### What needs to be done
Each entry below is to be printed verbatim.

Data items

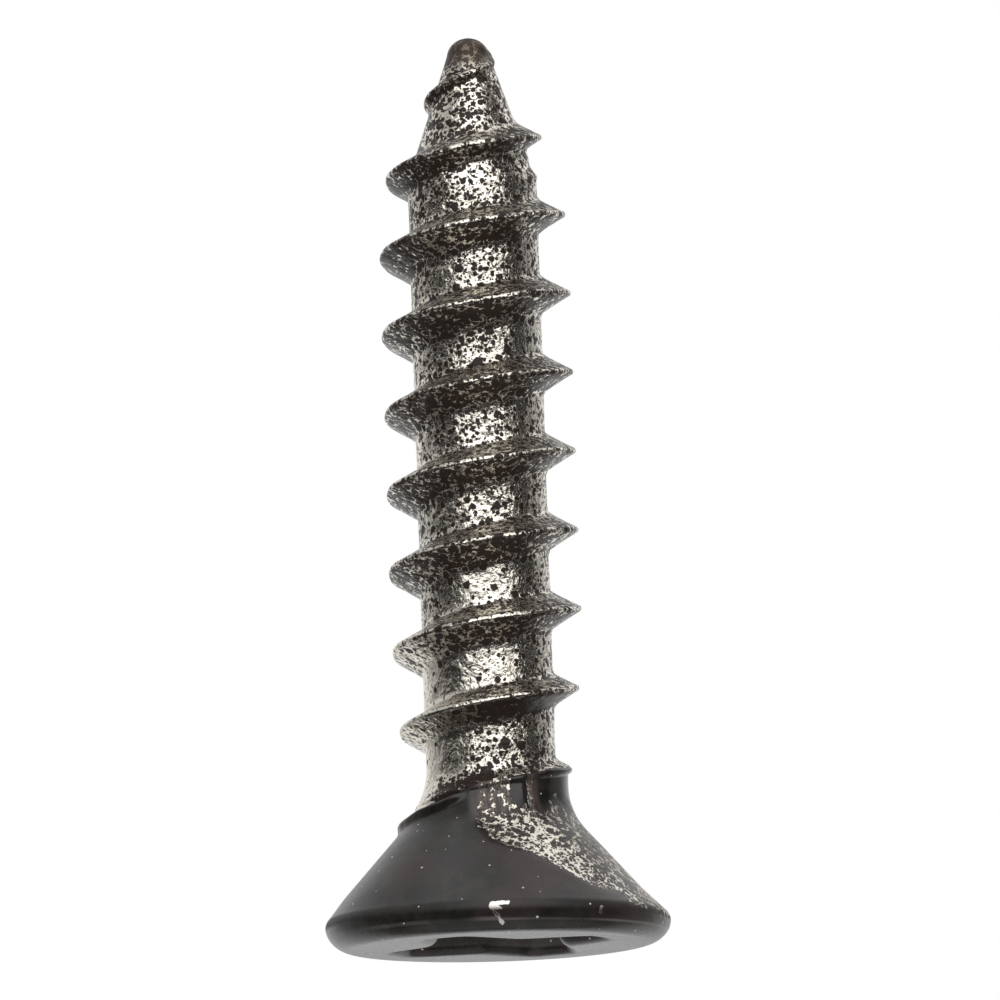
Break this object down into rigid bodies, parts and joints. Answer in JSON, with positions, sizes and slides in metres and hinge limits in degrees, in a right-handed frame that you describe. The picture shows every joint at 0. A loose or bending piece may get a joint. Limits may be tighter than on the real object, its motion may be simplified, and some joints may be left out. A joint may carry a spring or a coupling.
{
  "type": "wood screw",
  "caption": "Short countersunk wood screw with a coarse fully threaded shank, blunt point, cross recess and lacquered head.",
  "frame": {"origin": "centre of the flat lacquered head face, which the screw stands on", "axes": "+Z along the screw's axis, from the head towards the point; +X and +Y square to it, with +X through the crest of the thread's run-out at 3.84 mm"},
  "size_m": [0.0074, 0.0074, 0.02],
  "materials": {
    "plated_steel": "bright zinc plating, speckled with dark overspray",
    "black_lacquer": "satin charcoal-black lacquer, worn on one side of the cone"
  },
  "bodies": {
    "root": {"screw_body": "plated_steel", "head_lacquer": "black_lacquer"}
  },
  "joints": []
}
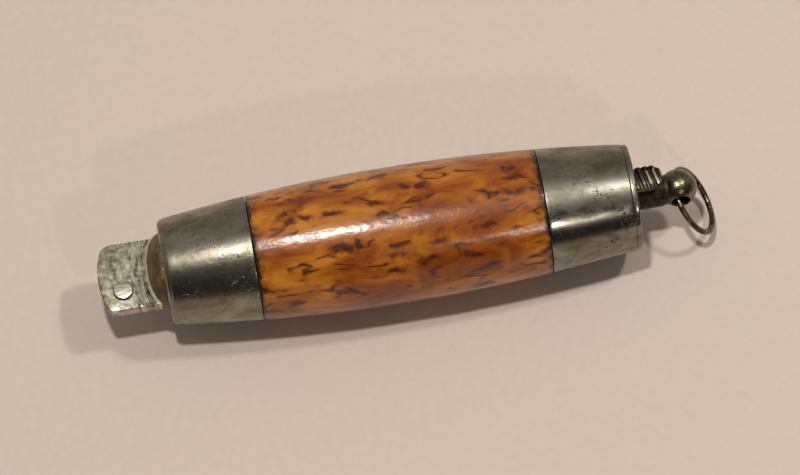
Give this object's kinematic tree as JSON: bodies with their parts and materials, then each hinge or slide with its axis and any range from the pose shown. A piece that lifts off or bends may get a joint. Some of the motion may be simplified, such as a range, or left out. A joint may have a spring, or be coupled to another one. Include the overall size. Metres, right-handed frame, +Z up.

### Result of the task
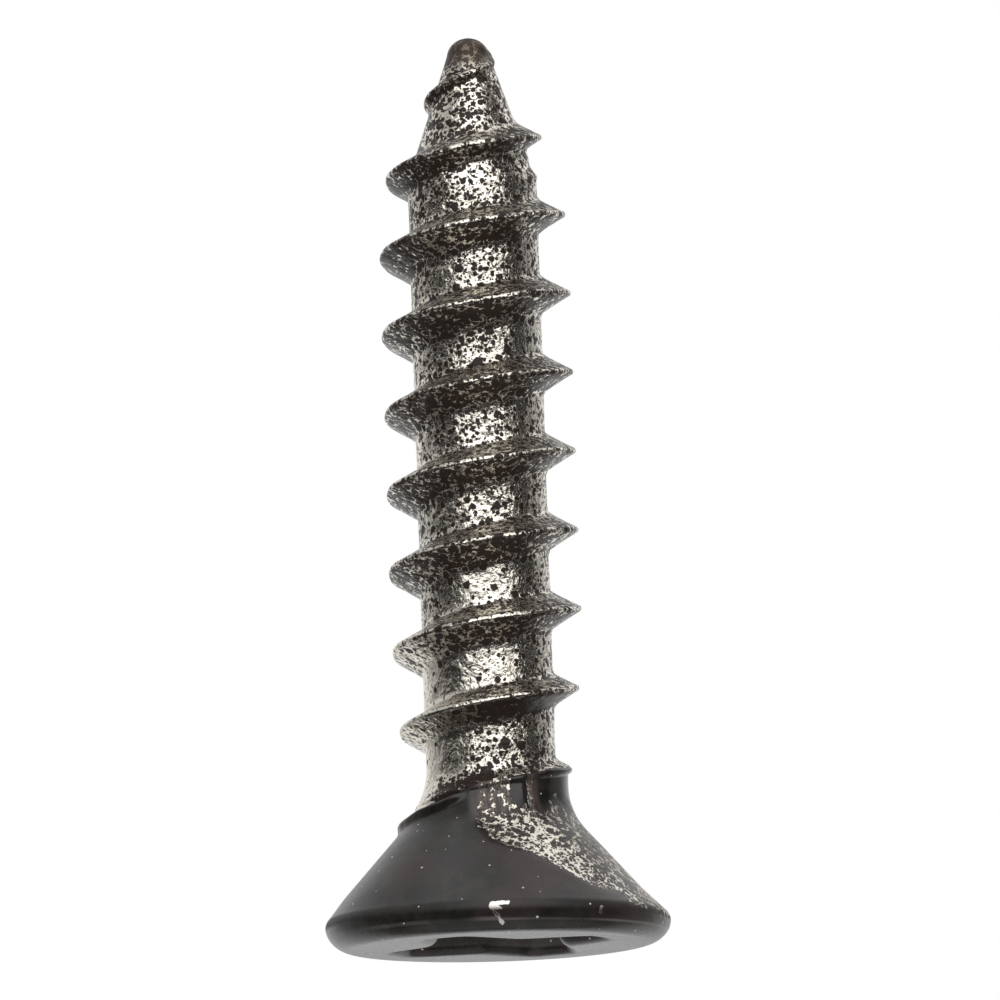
Break this object down into rigid bodies, parts and joints. Answer in JSON, with positions, sizes and slides in metres and hinge limits in degrees, in a right-handed frame that you describe. The picture shows every joint at 0. A loose or bending piece may get a joint. Limits may be tighter than on the real object, its motion may be simplified, and some joints may be left out. A joint may carry a spring or a coupling.
{
  "type": "wood screw",
  "caption": "Short countersunk wood screw with a coarse fully threaded shank, blunt point, cross recess and lacquered head.",
  "frame": {"origin": "centre of the flat lacquered head face, which the screw stands on", "axes": "+Z along the screw's axis, from the head towards the point; +X and +Y square to it, with +X through the crest of the thread's run-out at 3.84 mm"},
  "size_m": [0.0074, 0.0074, 0.02],
  "materials": {
    "plated_steel": "bright zinc plating, speckled with dark overspray",
    "black_lacquer": "satin charcoal-black lacquer, worn on one side of the cone"
  },
  "bodies": {
    "root": {"screw_body": "plated_steel", "head_lacquer": "black_lacquer"}
  },
  "joints": []
}
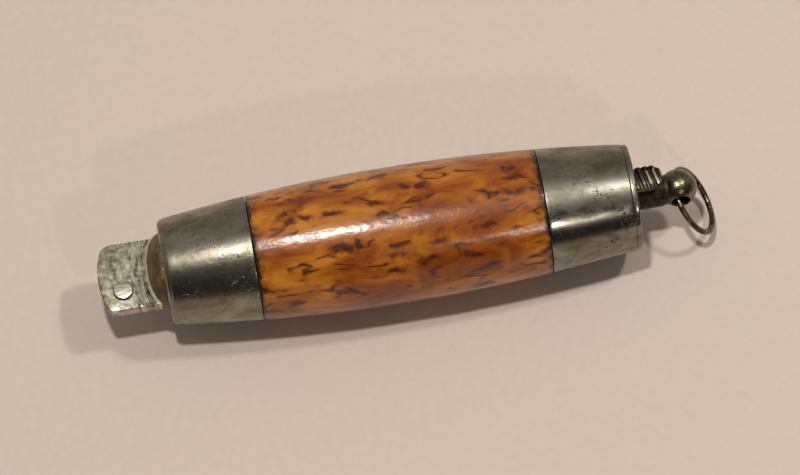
Give this object's kinematic tree as JSON: bodies with their parts and materials, then each hinge or slide with its axis and any range from the pose shown. A piece that lifts off or bends may get a joint. Some of the motion may be simplified, such as a range, or left out. A joint may have a spring, or be coupled to another one. Include the overall size. Metres, right-handed frame, +Z up.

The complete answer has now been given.